╭─ COLLECTED DATA

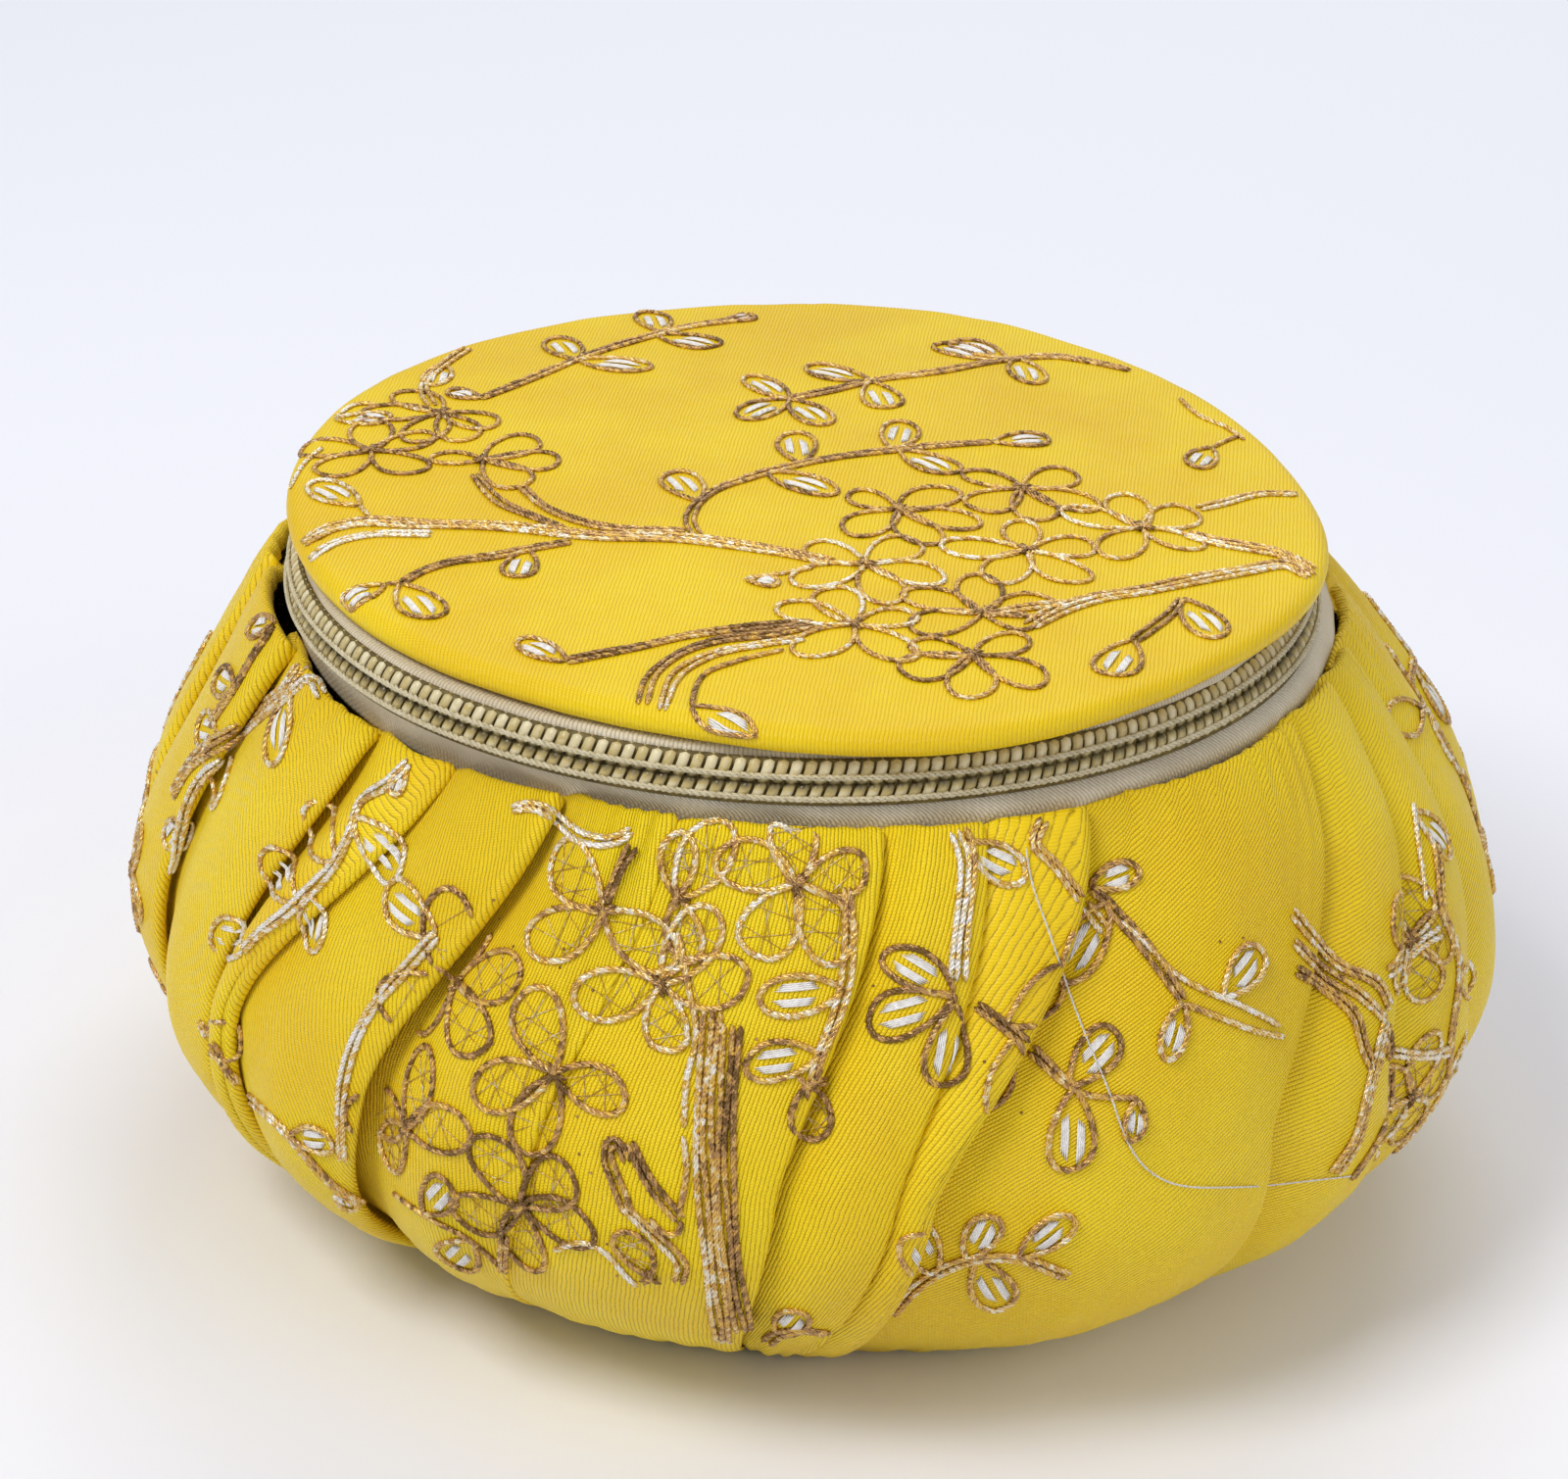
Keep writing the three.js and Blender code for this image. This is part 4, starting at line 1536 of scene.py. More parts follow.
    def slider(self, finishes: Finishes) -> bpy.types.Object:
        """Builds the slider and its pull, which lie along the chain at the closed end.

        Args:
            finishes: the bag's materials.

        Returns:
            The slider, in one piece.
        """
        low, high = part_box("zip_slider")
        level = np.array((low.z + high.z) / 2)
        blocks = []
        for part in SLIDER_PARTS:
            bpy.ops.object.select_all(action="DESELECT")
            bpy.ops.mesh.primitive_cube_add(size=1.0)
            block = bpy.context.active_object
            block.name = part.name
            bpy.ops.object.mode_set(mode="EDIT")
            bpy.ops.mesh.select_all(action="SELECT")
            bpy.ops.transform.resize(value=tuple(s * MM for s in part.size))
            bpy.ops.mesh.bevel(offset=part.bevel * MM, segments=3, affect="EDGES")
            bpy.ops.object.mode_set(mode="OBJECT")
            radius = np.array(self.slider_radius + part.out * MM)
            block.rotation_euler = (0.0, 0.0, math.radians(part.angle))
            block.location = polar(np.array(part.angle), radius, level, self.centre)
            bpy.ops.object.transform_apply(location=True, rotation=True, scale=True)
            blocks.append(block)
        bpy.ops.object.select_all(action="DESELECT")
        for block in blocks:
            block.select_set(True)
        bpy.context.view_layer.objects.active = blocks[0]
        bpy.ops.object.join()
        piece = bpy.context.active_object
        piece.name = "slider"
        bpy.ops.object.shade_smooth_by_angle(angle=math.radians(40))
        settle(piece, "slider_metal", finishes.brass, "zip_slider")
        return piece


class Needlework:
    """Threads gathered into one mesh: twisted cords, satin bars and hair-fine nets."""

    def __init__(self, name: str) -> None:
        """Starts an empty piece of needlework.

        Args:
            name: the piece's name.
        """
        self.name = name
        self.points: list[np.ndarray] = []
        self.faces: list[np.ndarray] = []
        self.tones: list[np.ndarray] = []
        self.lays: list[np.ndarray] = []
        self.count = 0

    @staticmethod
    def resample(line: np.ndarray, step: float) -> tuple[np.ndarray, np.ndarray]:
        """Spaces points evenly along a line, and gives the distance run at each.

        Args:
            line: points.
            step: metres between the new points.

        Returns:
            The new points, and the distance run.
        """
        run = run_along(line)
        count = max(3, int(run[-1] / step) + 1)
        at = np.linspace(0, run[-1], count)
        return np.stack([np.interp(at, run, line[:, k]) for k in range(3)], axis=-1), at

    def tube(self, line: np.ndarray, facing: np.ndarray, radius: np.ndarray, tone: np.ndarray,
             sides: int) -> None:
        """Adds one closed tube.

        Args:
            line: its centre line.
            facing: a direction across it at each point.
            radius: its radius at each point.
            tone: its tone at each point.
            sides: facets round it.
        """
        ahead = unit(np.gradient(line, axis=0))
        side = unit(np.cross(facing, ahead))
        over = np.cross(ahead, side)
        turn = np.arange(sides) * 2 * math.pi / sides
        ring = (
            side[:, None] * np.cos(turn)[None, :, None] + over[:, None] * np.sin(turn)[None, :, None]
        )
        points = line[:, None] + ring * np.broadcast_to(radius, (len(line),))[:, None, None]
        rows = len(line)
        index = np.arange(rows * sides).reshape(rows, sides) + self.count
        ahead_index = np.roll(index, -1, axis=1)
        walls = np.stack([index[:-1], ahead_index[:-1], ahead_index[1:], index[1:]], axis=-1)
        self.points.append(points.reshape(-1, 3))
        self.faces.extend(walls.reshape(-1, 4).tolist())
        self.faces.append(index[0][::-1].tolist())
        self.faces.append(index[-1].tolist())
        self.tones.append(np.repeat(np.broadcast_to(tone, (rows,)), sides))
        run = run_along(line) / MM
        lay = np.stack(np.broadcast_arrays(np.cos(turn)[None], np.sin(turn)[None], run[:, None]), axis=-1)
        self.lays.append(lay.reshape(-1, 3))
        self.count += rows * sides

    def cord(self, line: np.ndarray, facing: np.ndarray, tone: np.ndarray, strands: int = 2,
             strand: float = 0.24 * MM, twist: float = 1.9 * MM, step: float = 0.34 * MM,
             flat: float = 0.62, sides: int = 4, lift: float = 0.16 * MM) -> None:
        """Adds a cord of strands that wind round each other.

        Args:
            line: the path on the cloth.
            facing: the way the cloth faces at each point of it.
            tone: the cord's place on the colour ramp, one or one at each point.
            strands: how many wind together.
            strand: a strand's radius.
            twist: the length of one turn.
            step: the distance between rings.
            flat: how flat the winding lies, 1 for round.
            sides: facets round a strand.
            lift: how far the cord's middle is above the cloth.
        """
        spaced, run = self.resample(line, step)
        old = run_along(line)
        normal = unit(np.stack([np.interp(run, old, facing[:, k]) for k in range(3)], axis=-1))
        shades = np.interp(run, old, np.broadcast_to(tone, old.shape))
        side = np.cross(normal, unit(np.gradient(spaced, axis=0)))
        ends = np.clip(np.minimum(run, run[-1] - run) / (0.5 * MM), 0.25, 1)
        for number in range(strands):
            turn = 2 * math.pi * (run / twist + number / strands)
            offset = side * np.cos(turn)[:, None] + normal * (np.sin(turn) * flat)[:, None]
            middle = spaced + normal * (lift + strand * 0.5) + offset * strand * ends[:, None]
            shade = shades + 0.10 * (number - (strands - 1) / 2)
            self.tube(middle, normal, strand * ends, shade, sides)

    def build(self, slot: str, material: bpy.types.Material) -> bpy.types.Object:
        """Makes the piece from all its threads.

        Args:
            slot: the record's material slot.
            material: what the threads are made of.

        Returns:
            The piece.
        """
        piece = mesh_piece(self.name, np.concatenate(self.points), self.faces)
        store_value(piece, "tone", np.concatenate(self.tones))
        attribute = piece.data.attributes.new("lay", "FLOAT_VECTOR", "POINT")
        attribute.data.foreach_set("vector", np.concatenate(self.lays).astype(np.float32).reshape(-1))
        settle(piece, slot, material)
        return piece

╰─

**EXERCISE GOAL**
Restate the listing exactly, starting at its first line and ending at the line where "finishes: the bag's materials." occurs; include both and no other lines.

**RESPONSE FOR THIS EXERCISE**
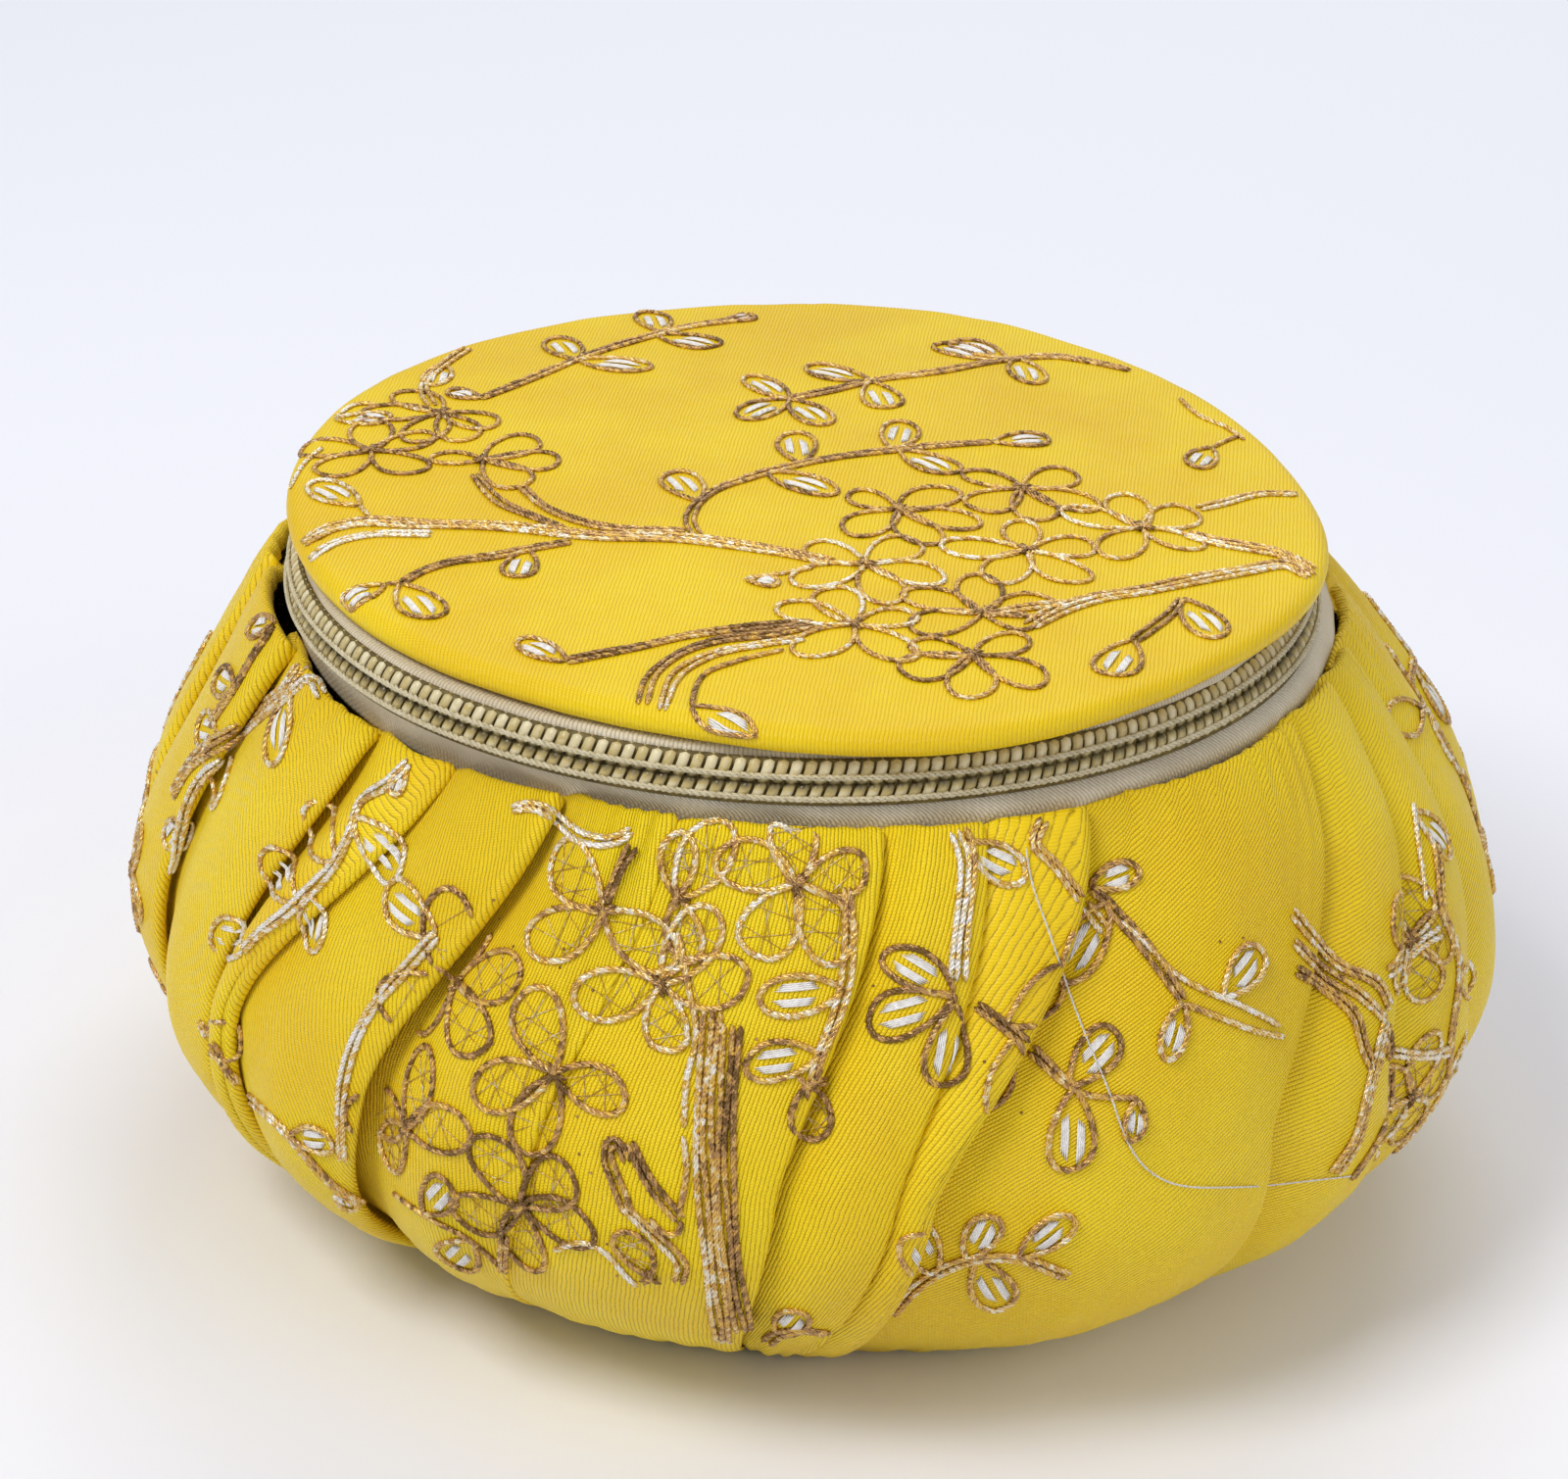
Keep writing the three.js and Blender code for this image. This is part 4, starting at line 1536 of scene.py. More parts follow.
    def slider(self, finishes: Finishes) -> bpy.types.Object:
        """Builds the slider and its pull, which lie along the chain at the closed end.

        Args:
            finishes: the bag's materials.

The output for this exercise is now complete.